Siempre en la correspondencia del Santo aparece, por encima de todo, la más exquisita cortesía, la delicadeza, la humildad —el encabezamiento ordinario de sus cartas es el de: Braulio, siervo inútil de los santos de Dios—, la caridad, la bondad servicial, un gran sentido de humanismo indulgente y un equilibrio ejemplar de consejo y de conducta.

La carta que cierra el epistolario es la dirigida al abad San Fructuoso, en respuesta a las cuestiones escriturísticas que éste le había propuesto, y viene a ser como un pequeño tratado de exégesis bíblica, en el que se pone de manifiesto el gran conocimiento en nuestro Santo de la patrística, del texto griego y de la verdad hebraica. Hacia el final de esta carta, se lee como una especie de presentimiento de su cercana muerte.

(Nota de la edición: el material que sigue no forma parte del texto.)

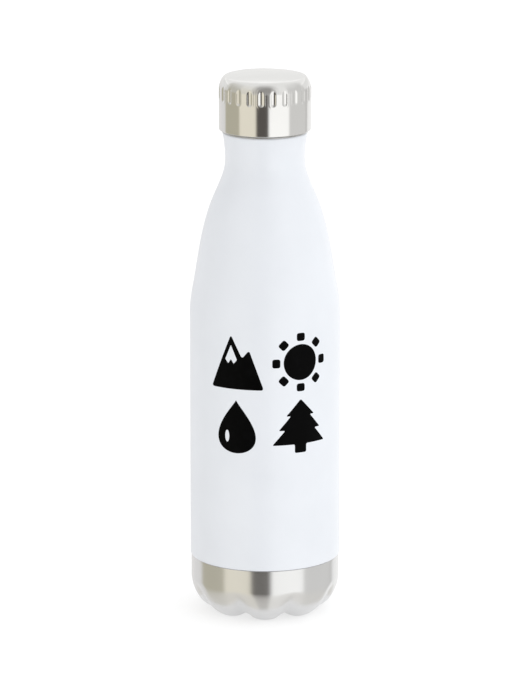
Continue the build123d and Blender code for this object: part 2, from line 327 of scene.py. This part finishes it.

Ya en sus últimas cartas anteriores venía hablando con frecuencia el obispo de Zaragoza de la debilidad de sus fuerzas, de su inutilidad, de sus preocupaciones y contrariedades, compañeras inseparables del cargo pastoral, pero que se hacen más sensibles cuando las energías corporales van perdiendo su poder de resistencia, de sus achaques, en especial de su falta de vista, cansada, sin duda, en la lectura asidua de códices enrevesados y de letra difícil; pero en la última carta nos dice algo más concreto: esperando estoy cada día el fin de mi doliente condición mortal.

Y este presentimiento, que para el Santo era una esperanza, se cumplió el mismo año de 651, fecha de la muerte de San Braulio.

Su mejor elogio fúnebre pudo ser el que en su carta le dirigía el mismo San Fructuoso, y que no era sino la expresión del común sentir de la iglesia visigótica contemporánea: «Damos gracias incesantes a nuestro Creador y Señor, que en estos últimos tiempos ha hecho que seáis tal y tan grande pontífice, que en el mérito de la vida y el don de la doctrina sigáis en todo los ejemplos apostólicos, digno de alcanzar la inefable gloria de la patria suprema, junto con aquellos cuya vida incontaminada imitáis en este tempestuoso mundo.»